New Solar Technology Promises Big Gains in Efficiency and Output

- 2016-10-10 03:39:17

After years of incremental advances, a variety of innovations both simple and exotic are promising to boost the output of solar photovoltaic (PV) systems as much as 30% over current technologies—if the market can be convinced to adopt them.The Dawn of SiC For a generation, silicon has been the go-to material for semiconductor substrates. It's difficult to manufacture in the purity required and comes with a variety of limitations, but so far nothing else could match it for economics. That may finally be changing if GE has its way. At the Solar Power International (SPI) exhibition in Las Vegas September 13, GE announced that it was introducing a solar inverter using a silicon carbide–based chip. Silicon carbide (SiC), a ceramic compound composed of silicon and carbon, has been manufactured for industrial use for more than 100 years but is only just beginning to see use in electronics. SiC has significant advantages over crystalline silicon. SiC-based chips can operate at much higher temperatures and frequencies and are far more rugged—they can operate at twice the power density of a Si-based chip. This makes them ideal for high-power devices like inverters because they can convert power at higher efficiencies and lower losses, Keith Longtin, product breakout lab director for GE Global Research told POWER . “This allows us to switch up to 10 times faster, which gives us a much cleaner signal,” he said.
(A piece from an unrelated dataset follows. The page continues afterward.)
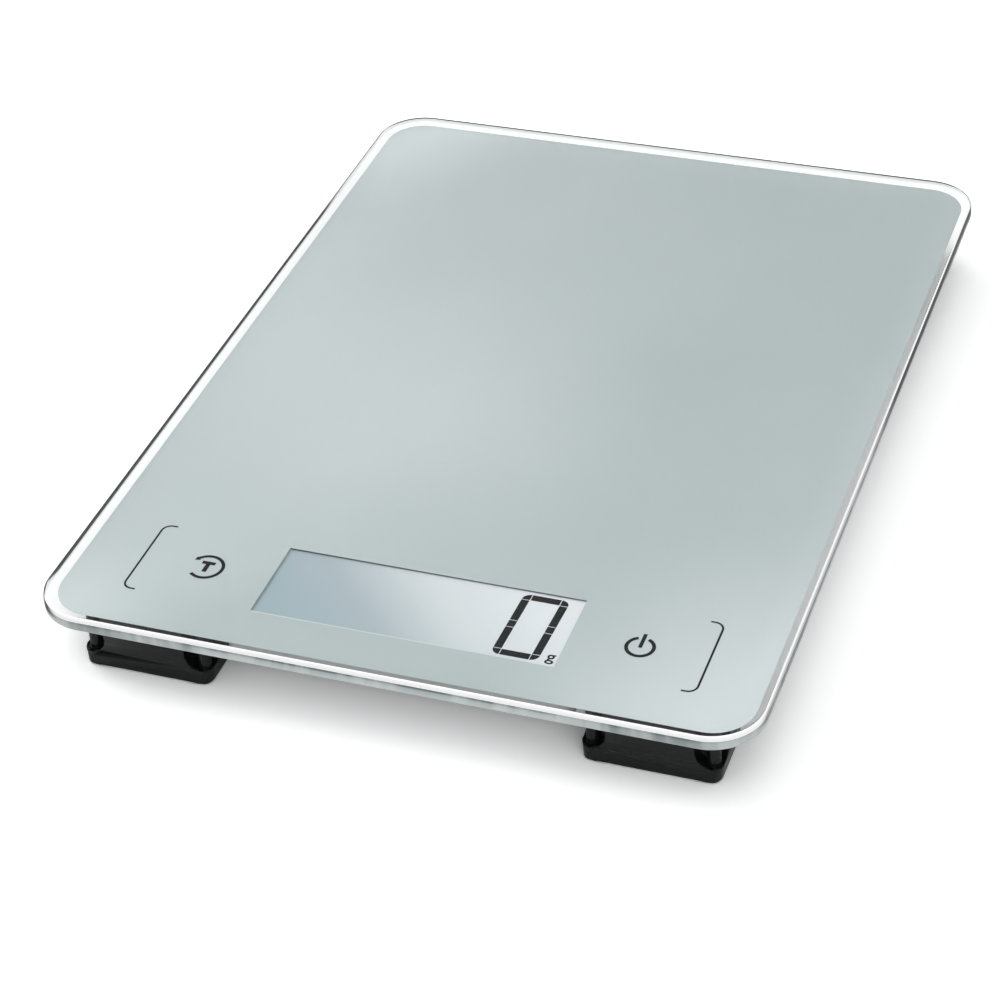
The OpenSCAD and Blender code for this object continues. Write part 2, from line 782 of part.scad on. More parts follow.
// A steel plate with a tongue cut free on three sides, pressed at its middle
module load_cell(side, end) {
    frame_w = 2.5;
    tongue_d = cell_plate_d - 2 * frame_w;
    color([0.78, 0.79, 0.80]) at_foot(side, end) translate([0, 0, cell_plate_z]) {
        linear_extrude(cell_plate_t) difference() {
            square([cell_plate_w, cell_plate_d], center = true);
            translate([0, -cell_plate_d / 2 + frame_w]) difference() {
                translate([-cell_tongue_w / 2 - cell_slot, 0])
                    square([cell_tongue_w + 2 * cell_slot, tongue_d]);
                translate([-cell_tongue_w / 2, cell_slot]) square([cell_tongue_w, tongue_d]);
            }
        }
        translate([0, 0, -dimple_h]) cylinder(h = dimple_h, r = dimple_r);
    }
}

module strain_gauges() {
    gauge_t = 0.2;
    color([0.80, 0.60, 0.20]) for (side = [-1, 1], end = [-1, 1])
        at_foot(side, end) translate([-gauge_w / 2, 0, cell_plate_top])
            cube([gauge_w, gauge_d, gauge_t]);
}

// A round foot with a flange that keeps it in the cover, a stem that presses on the
// load cell, and a seat for the rubber pad
module moving_foot(side, end) {
    color([0.14, 0.14, 0.15]) at_foot(side, end) difference() {
        union() {
            translate([0, 0, pad_z]) cylinder(h = flange_z + flange_t - pad_z, r = plunger_r);
            translate([0, 0, flange_z]) {
                cylinder(h = flange_t, r = plunger_r + flange_w);
                cylinder(h = stem_top - flange_z, r = stem_r);
            }
        }
        translate([0, 0, -cut]) cylinder(h = pad_t + cut, r = pad_r);
    }
}

module foot_pad(side, end) {
    color([0.22, 0.22, 0.23]) at_foot(side, end) {
        cylinder(h = pad_bevel, r1 = pad_r - pad_bevel, r2 = pad_r);
        translate([0, 0, pad_bevel]) cylinder(h = pad_t - pad_bevel, r = pad_r);
    }
}

module foot_tape(side, end) {
    color([0.08, 0.08, 0.08]) at_foot(side, end) translate([0, 0, foot_top]) difference() {
        round_box(foot_w, foot_d, foot_tape_t, foot_r);
        translate([0, 0, -cut]) cylinder(h = foot_tape_t + 2 * cut, r = touch_r + touch_play);
    }
}

// ---- cables ----

// An L-shaped channel, open towards the glass, from the housing to a rear foot
module cable_duct(side) {
    color([0.62, 0.63, 0.64]) translate([0, 0, duct_z]) {
        linear_extrude(duct_h) duct_outline(side);
        linear_extrude(duct_wall) duct_plan(side, duct_wall / 2);
    }
}

// The plan of a duct, drawn in by the given amount at its sides
module duct_plan(side, inset) {
    mirror([side < 0 ? 1 : 0, 0]) {
        translate([duct_x0, duct_y0 + inset])
            square([duct_x + duct_w / 2 - inset - duct_x0, duct_w - 2 * inset]);
        translate([duct_x - duct_w / 2 + inset, duct_y0 + inset])
            square([duct_w - 2 * inset, duct_y1 - duct_y0 - inset]);
    }
}

module duct_outline(side) {
    difference() {
        duct_plan(side, 0);
        duct_plan(side, duct_wall);
    }
}

module duct_tape() {
    color([0.85, 0.83, 0.75]) for (side = [-1, 1])
        translate([0, 0, house_top]) linear_extrude(house_tape_t) duct_outline(side);
}

module front_cable(side) {
    x0 = foot_x - rib_x + rib_w / 2 + notch_r;
    color([0.75, 0.72, 0.65]) cable_run([
        [side * x0, front_cable_y, cell_plate_top],
        [side * x0, front_cable_y, cable_z],
        [side * (house_w / 2 - house_wall - cable_r), front_cable_y, cable_z]], cable_r);
}

module rear_cable(side) {
    y1 = foot_y - cell_plate_d / 2 + 2 * notch_r;
    color([0.75, 0.72, 0.65]) cable_run([
        [side * (pocket_x1 - cable_r), rear_cable_y, cable_z],
        [side * duct_x, rear_cable_y, cable_z],
        [side * duct_x, y1, cable_z],
        [side * duct_x, y1, cell_plate_top]], cable_r);
}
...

The SiC inverter chip forms the core of GE's LV5+ Solar Inverter, also announced at SPI, which it estimates can deliver around $2.5 million more revenue over the life of a typical 100-MW solar plant GE has been working with the State University of New York College of Nanoscale Science and Engineering in Albany to build a fabrication line for manufacturing SiC power devices. To scale up the technology and reduce fabrication costs, manufacturing must move from the current industry standard of 4-inch wafer production to 6-inch wafers. The Albany facility will be set up for 6-inch wafer production.